Intervention de Geneviève Levy

Séance en hémicycle du mercredi 23 février 2022 à 15h00
Renforcement du droit à l'avortement — Discussion générale

Photo issue du site de l'Assemblée nationale ou de WikipediaGeneviève Levy :

La loi de modernisation de notre système de santé de 2016 autorise les IVG instrumentales hors établissements de santé. Les centres de santé et les centres de planification et d'éducation familiale peuvent accueillir la pratique de tels actes. Pourtant, ces structures n'existent pas ; très peu d'entre elles ont été ouvertes, et elles n'ont pas pallié la désertification médicale. Nous aurions dû mettre à profit le temps du débat pour trouver des solutions. La victoire aurait consisté à engager un travail plus sérieux sur la diminution des déserts médicaux. En vingt ans, 50 % des maternités ont fermé – or l'accès effectif à l'IVG dépend principalement de la carte hospitalière. Alors que les IVG sont pratiquées à 80 % dans les hôpitaux, quarante départements souffrent d'une pénurie de gynécologues, et treize n'ont plus un seul gynécologue médical. En France, en 2022, des femmes doivent encore se rendre dans un autre département pour consulter un gynécologue. À cela, votre proposition de loi n'apporte pas de solution. Combien de femmes renoncent à un suivi annuel et mettent leur santé en danger ?

La fracture sanitaire est une fracture sociale – vous le savez –, et les difficultés d'accès à l'IVG concernent avant tout les populations les plus fragiles économiquement. L'adoption de la proposition de loi n'y changera rien. Les deux semaines supplémentaires sont-elles une victoire, et éviteront-elles aux femmes d'aller avorter à l'étranger ? La réponse est non. Dans 70 % des cas, la cause d'un avortement tardif, en dehors du délai légal, réside dans la méconnaissance des femmes de leur état de grossesse. Les structures étrangères les prennent en charge à un délai médian de dix-huit semaines de grossesse. Le premier contact s'opère trois semaines plus tôt, c'est-à-dire aux alentours de quinze semaines.
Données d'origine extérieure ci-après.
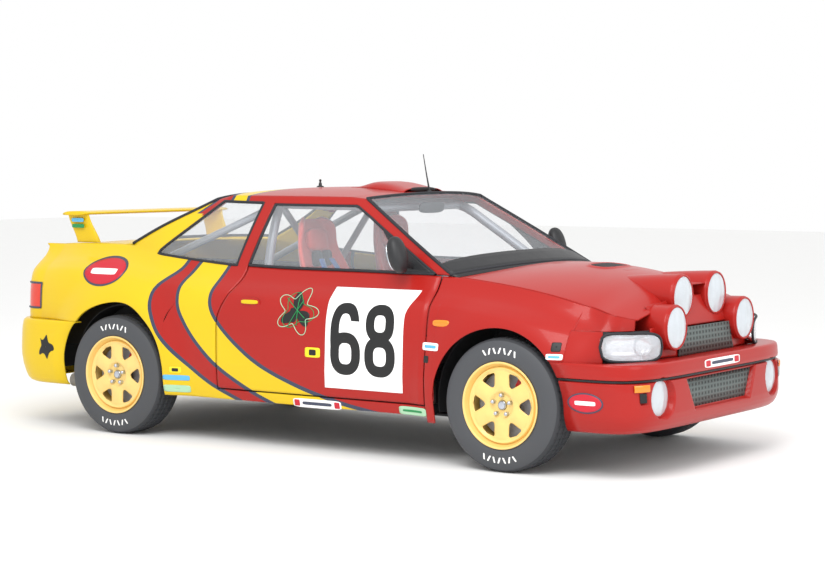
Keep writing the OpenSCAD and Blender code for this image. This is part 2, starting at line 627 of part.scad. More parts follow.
// A bucket seat on two rails
module bucket_seat(y) {
    translate([front_x - 1550, y, 0]) {
        difference() {
            intersection() {
                translate([0, 220, 0]) rotate([90, 0, 0]) linear_extrude(440)
                    polygon([[40, 300], [560, 330], [590, 470], [330, 480], [210, 620], [110, 980],
                        [60, 1200], [-70, 1200], [-60, 980], [0, 420]]);
                translate([-100, 0, 0]) rotate([90, 0, 90]) linear_extrude(800)
                    polygon([[-220, 290], [220, 290], [220, 880], [130, 990], [120, 1210],
                        [-120, 1210], [-130, 990], [-220, 880]]);
            }
            translate([0, 160, 0]) rotate([90, 0, 0]) linear_extrude(320)
                polygon([[620, 412], [240, 375], [130, 480], [15, 1000], [-30, 1250], [400, 1250], [700, 500]]);
        }
        both_sides() slab(90, 520, 140, 180, floor_z + 12.5, 312);
    }
}
module seats() {
    color("#b8504a") both_sides() bucket_seat(seat_y);
}

// Roll cage: main hoop with its diagonal, front legs and rear stays
hoop_x = front_x - 1685;
module roll_cage() {
    foot = floor_z + 12.5;
    leg_foot = [front_x - 500, 536, foot];
    leg_knee = [front_x - 500, 536, 880];
    knee = [hoop_x, 560, 900];
    top = [hoop_x, 445, roof_height - 90];
    front_top = [pillar_top_x - 60, 440, roof_height - 108];
    color(silver) {
        both_sides() {
            tube([hoop_x, 560, foot], knee, cage_d);
            tube(knee, top, cage_d);
            tube(top, front_top, cage_d);
            tube(front_top, leg_knee, cage_d);
            tube(leg_knee, leg_foot, cage_d);
            tube(top, [rear_x - 90, 577, 885], cage_d);
            for (joint = [knee, top, front_top, leg_knee]) translate(joint) sphere(d = cage_d + 3);
        }
        tube([hoop_x, -445, top[2]], top, cage_d);
        tube([front_top[0], -440, front_top[2]], front_top, cage_d);
        tube([hoop_x + 1, -560, 420], top, cage_d);
    }
}

module dashboard() {
    color(black) translate([0, 505, 0]) rotate([90, 0, 0]) linear_extrude(1010)
        polygon([[firewall_x - 0.5, 880], [firewall_x - 0.5, 640], [firewall_x - 130, 640],
            [firewall_x - 290, 760], [firewall_x - 300, 860], [firewall_x - 150, 885]]);
}
column_tilt = 66;
column_len = 183.8;
steering_at = [firewall_x - 470, seat_y, 850];
module on_column() {
    translate(steering_at) rotate([0, -column_tilt, 0]) children();
}
module steering_wheel() {
    color(black) on_column() {
        rotate_extrude($fn = 64) translate([steering_d / 2 - 14, 0]) circle(r = 14, $fn = 24);
        cylinder(d = 90, h = 14);
        for (a = [0, 120, 240]) rotate([0, 0, a]) translate([30, -14, 2])
            cube([steering_d / 2 - 14 - 32, 28, 5]);
        translate([0, 0, -column_len]) cylinder(d = 40, h = column_len + 1);
    }
}

module engine_block() {
    color(grey) {
        slab(front_x - 130, front_x + 330, -330, 330, 330, 720);
        slab(floor_front_x + 0.5, front_x - 129, -150, 150, 260, 520);
    }
}
module exhaust() {
    pipe_y = -300;
    pipe_z = 175;
    rear_z = 200;
    pipe_d = 70;
    color(silver) {
        translate([front_x + 20, 0, pipe_z]) cylinder(d = pipe_d, h = 329.5 - pipe_z);
        tube([front_x + 20, 0, pipe_z], [rear_x + 500, 0, pipe_z], pipe_d);
        tube([rear_x + 500, 0, pipe_z], [rear_x + 250, pipe_y, rear_z], pipe_d);
        tube([rear_x + 250, pipe_y, rear_z], [rear_x - 260, pipe_y, rear_z], pipe_d);
        for (bend = [[front_x + 20, 0, pipe_z], [rear_x + 500, 0, pipe_z], [rear_x + 250, pipe_y, rear_z]])
            translate(bend) sphere(d = pipe_d + 4);
        translate([rear_x - 250, pipe_y, rear_z]) rotate([0, -90, 0]) cylinder(d = 150, h = 380);
        translate([rear_x - 620, pipe_y, rear_z]) rotate([0, -90, 0]) cylinder(d = 80, h = 240);
        slab(rear_x - 420, rear_x - 390, pipe_y - 15, pipe_y + 15, rear_z + 60, 454.5);
    }
}
whip_x = rear_x + 770;
stub_x = pillar_top_x + 24;
module aerials() {
    color(black) {
        translate([whip_x, 0, roof_height + 1 - curve(crown, whip_x)]) {
            cylinder(d = 40, h = 8);
            cylinder(d = 10, h = 30);
            cylinder(d = 4, h = 676);
        }
        translate([stub_x, 0, roof_height + 2 - curve(crown, stub_x)]) {
            cylinder(d = 26, h = 12);
            rotate([0, -11, 0]) cylinder(d = 6, h = 210);
        }
    }
}

// ---- Wheels, hubs and axles ----
hub_in = 96;
module at_wheel(x, side) {
    translate([x, side * wheel_y, axle_z]) rotate([-90 * side, 0, 0]) children();
}
module tyre(x, side) {
    half = tyre_w / 2;
    color("#3a3c3e") at_wheel(x, side) rotate_extrude($fn = 128) polygon([
        [rim_d / 2 + 1, -half + 12], [rim_d / 2 + 22, -half + 2], [tyre_d / 2 - 50, -half],
        [tyre_d / 2 - 14, -half + 12], [tyre_d / 2, -half + 30], [tyre_d / 2, half - 30],
        [tyre_d / 2 - 14, half - 12], [tyre_d / 2 - 50, half], [rim_d / 2 + 22, half - 2], [rim_d / 2 + 1, half - 12]]);
}
module rim(x, side) {
    r = rim_d / 2;
    half = tyre_w / 2;
    color(gold) at_wheel(x, side) difference() {
        union() {
            rotate_extrude($fn = 128) polygon([[r + 0.5, -half + 11], [r + 0.5, half - 11],
                [r + 10, half - 6], [r + 10, half - 1], [r - 6, half - 1], [r - 12, half - 14], [r - 12, -half + 14], [r - 4, -half + 4], [r + 8, -half + 4]]);
            cylinder(d = 150, h = half - 30);
            for (a = [0:60:300]) rotate([0, 0, a + 30]) translate([50, -30, 44]) cube([r - 58, 60, 24]);
            translate([0, 0, -44]) cylinder(d = disc_d, h = 26);
            translate([0, 0, -44]) cylinder(d = 130, h = 60);
        }
        translate([0, 0, -200]) cylinder(d = axle_d + 2 * axle_play, h = 400);
        for (a = [0:72:288]) rotate([0, 0, a]) translate([stud_pcd / 2, 0, half - 44]) cylinder(d = 13, h = 60, $fn = 32);
    }
}
module rim_front_left() {
    rim(front_x, 1);
}
module rim_front_right() {
    rim(front_x, -1);
}
module rim_rear_left() {
    rim(rear_x, 1);
}
module rim_rear_right() {
    rim(rear_x, -1);
}
module tyre_front_left() {
    tyre(front_x, 1);
}
module tyre_front_right() {
    tyre(front_x, -1);
}
module tyre_rear_left() {
    tyre(rear_x, 1);
}
module tyre_rear_right() {
    tyre(rear_x, -1);
}
// Stub axle with its flange, from the middle of the car outwards
stub_out = wheel_y + tyre_w / 2 - 20;
module stub(x, inner_y) {
    translate([x, inner_y, axle_z]) rotate([-90, 0, 0]) cylinder(d = axle_d, h = stub_out - inner_y);
}
carrier_y = wheel_y - 44 - 6;
module knuckle(side) {
    color(grey) left_or_right(side) {
        stub(front_x, kingpin_y);
        translate([front_x - 35, kingpin_y, axle_z - 70]) cube([70, carrier_y - kingpin_y, 140]);
        translate([front_x, kingpin_y, axle_z - 70]) cylinder(d = 36, h = 140);
        translate([front_x - 150, kingpin_y - 18, axle_z - 70]) cube([150, 26, 22]);
    }
}
module knuckle_left() {
    knuckle(1);
}
module knuckle_right() {
    knuckle(-1);
}
module front_suspension() {
    color(black) both_sides() {
        translate([front_x, kingpin_y, axle_z + 70.5]) cylinder(d = 36, h = 699.5 - axle_z - 70.5);
        translate([front_x, kingpin_y, axle_z - 96]) cylinder(d = 36, h = 25.5);
        slab(front_x - 24, front_x + 24, 385, kingpin_y, axle_z - 96, axle_z - 76);
        slab(front_x - 200, front_x + 24, 385, 425, axle_z - 96, axle_z - 56);
        slab(front_x - 200, front_x - 140, 385, 425, axle_z - 57, 399.5);
    }
}
module rear_axle() {
    color(black) {
        both_sides() {
            stub(rear_x, 560);
            slab(rear_x - 40, rear_x + 40, 560, carrier_y, axle_z - 60, axle_z + 60);
            slab(rear_x - 30, rear_x + 394.5, 560, 600, axle_z - 30, axle_z + 30);
        }
        slab(rear_x - 40, rear_x + 40, -561, 561, axle_z - 40, axle_z + 10);
        slab(rear_x - 20, rear_x + 20, -20, 20, axle_z + 9, 454.5);
    }
}

floor_pan();
front_frame();
rear_frame();
body_side_left();
body_side_right();
front_wing_left();
front_wing_right();
front_bumper();
rear_bumper();
roof();
roof_scoop();
cowl_panel();
windscreen();
rear_window();
quarter_windows();
front_lamps();
tail_lamps();
grilles();
bonnet();
lamp_pods();
boot_lid();
rear_wing();
door_left();
door_right();
door_glass_left();
door_glass_right();
seats();
roll_cage();
dashboard();
steering_wheel();
engine_block();
exhaust();
aerials();
front_suspension();
rear_axle();
knuckle_left();
knuckle_right();
rim_front_left();
rim_front_right();
rim_rear_left();
rim_rear_right();
tyre_front_left();
tyre_front_right();
tyre_rear_left();
tyre_rear_right();
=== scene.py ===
# %% [markdown]
# # A two-door rally car
# The car is thin painted sheet over a frame, with glass, lamps, rubber and a bare cabin inside. Every
# outer panel here is one curved surface worked out with numpy. The other way would be to push a box
# mesh by hand, but a formula keeps the panels in line with each other wherever they meet.
# %% Load the frame
import math
import bpy
import numpy as np
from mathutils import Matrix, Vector


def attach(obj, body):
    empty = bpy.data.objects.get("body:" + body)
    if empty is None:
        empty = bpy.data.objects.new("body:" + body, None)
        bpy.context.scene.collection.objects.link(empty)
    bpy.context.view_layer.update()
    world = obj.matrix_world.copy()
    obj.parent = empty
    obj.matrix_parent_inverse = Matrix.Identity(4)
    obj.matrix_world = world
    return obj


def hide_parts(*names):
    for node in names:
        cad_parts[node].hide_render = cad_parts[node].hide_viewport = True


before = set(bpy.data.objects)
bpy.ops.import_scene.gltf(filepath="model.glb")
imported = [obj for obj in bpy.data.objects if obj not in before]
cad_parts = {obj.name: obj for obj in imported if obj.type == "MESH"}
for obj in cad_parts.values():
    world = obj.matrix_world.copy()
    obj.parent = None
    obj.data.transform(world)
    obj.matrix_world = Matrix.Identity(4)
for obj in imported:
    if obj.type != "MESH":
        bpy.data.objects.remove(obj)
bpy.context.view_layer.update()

# %% [markdown]
# ## Main sizes
# A maker lays out a car from its axles. The same stations are used here, in millimetres as on a
# drawing, and each mesh is turned to metres when it is made.
# %% Stations
front_x, rear_x = 1325.0, -1195.0
nose_x, tail_x = 2095.0, -2095.0
half_width, roof_height, belt = 850.0, 1370.0, 936.0
axle_z, wheel_y, arch_r = 330.0, 778.0, 372.0
door_front_x, door_rear_x = front_x - 455, rear_x + 702
hinge_x, pillar_top_x = door_front_x - 60, front_x - 1030
shut_gap, bumper_top, front_bumper_top = 9.0, 611.0, 560.6
roof_edge_z, tail_lamp_x, boot_half = roof_height - 46, rear_x - 640, 592.0
arches = ((front_x - 23, axle_z + 5), (rear_x - 20, axle_z + 33))
FRONT_POWER, REAR_POWER = 5.5, 4.6     # how square the bumpers' corners are in plan
LABEL_POWER = 0.3                      # how square a label's corners are
head_lamp_z, seat_y = 630, 350
handle_x, sail_x = -262, 600

# %% [markdown]
# ## Curves
# A body line is a few known points joined by an even bend, as a draughtsman bends a batten round
# pins. A cubic through the points does this, with the slope at each pin taken from its neighbours.
# %% Curve helpers
def curve(pins, x):
    """Cubic through (place, value) pins: on each span the two end values and slopes are blended."""
    p = np.asarray(pins, float)
    x = np.asarray(x, float)
    last = len(p) - 1
    ahead, back = np.minimum(np.arange(len(p)) + 1, last), np.maximum(np.arange(len(p)) - 1, 0)
    slopes = (p[ahead, 1] - p[back, 1]) / (p[ahead, 0] - p[back, 0])
    i = np.clip(np.searchsorted(p[:, 0], x, side="right") - 1, 0, last - 1)
    h = p[i + 1, 0] - p[i, 0]
    t = np.clip((x - p[i, 0]) / h, 0, 1)
    return ((2 * t**3 - 3 * t**2 + 1) * p[i, 1] + (t**3 - 2 * t**2 + t) * slopes[i] * h
            + (3 * t**2 - 2 * t**3) * p[i + 1, 1] + (t**3 - t**2) * slopes[i + 1] * h)


def mix(a, b, t):
    """Straight blend: a at t = 0, b at t = 1."""
    return a + (b - a) * t


def smooth(t):
    """Soft step: 3 t squared minus 2 t cubed, held between 0 and 1."""
    t = np.clip(t, 0, 1)
    return t * t * (3 - 2 * t)


def oval(angle, power):
    """Superellipse quarter: cosine and sine of the angle in degrees, each to the power 2 / n."""
    a = np.radians(angle)
    return np.maximum(np.cos(a), 0) ** (2 / power), np.maximum(np.sin(a), 0) ** (2 / power)


def steps(values, per):
    """Places between whole numbers: each span of the list is cut in a number of equal steps."""
    coarse = np.arange(len(values))
    fine = np.linspace(0, len(values) - 1, (len(values) - 1) * per + 1)
    return np.interp(fine, coarse, values)


# %% [markdown]
# ## From a grid to a mesh
# A pressed panel is one sheet with an even thickness. A grid of points gives the sheet, a mask leaves
# out cells where there is a window or an opening, and Solidify adds the thickness inwards. Building
# both skins by hand would give the same result with twice the code.
# %% Mesh makers
MM = 0.001


def faces_of_grid(n, m, keep=None, wrap=False):
    """Corners of each cell (i, j) of an n by m grid, the last row joined to the first if wrapped."""
    i, j = np.meshgrid(np.arange(n if wrap else n - 1), np.arange(m - 1), indexing="ij")
    a, b = i * m + j, ((i + 1) % n) * m + j
    cells = np.stack([a, b, b + 1, a + 1], -1)
    return cells[keep] if keep is not None else cells.reshape(-1, 4)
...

L'allongement de deux semaines du délai de recours à l'IVG, pour le porter à quatorze semaines, n'aura donc aucun impact pour ces femmes.

Alors que la législature arrive à son terme, je prononce aujourd'hui mon dernier discours dans l'hémicycle. En vingt ans, j'ai eu l'occasion de défendre des causes qui me sont chères, comme la dépendance, la prise en charge du handicap et les violences faites aux femmes. C'est avec émotion que je tourne cette page de ma vie parlementaire, à l'occasion de la lecture définitive d'un texte relatif à l'interruption volontaire de grossesse. Je vous le dis avec sincérité : vous faites fausse route. Je crois vos convictions sincères, je reconnais même certaines avancées à votre proposition de loi, mais écoutez la sagesse d'une ancienne : vous aurez beau voter ce texte, vous découvrirez malheureusement que les femmes, qui attendent tant de nous, n'y trouveront pas de solutions pour disposer librement de leur corps. Une fois encore, le groupe Les Républicains laissera une totale liberté de vote à ses membres ; pour ma part, je voterai contre la proposition de loi, car je crains que celles et ceux qui siégeront dans l'hémicycle dans quelques semaines ne veuillent encore allonger le délai de recours à l'IVG.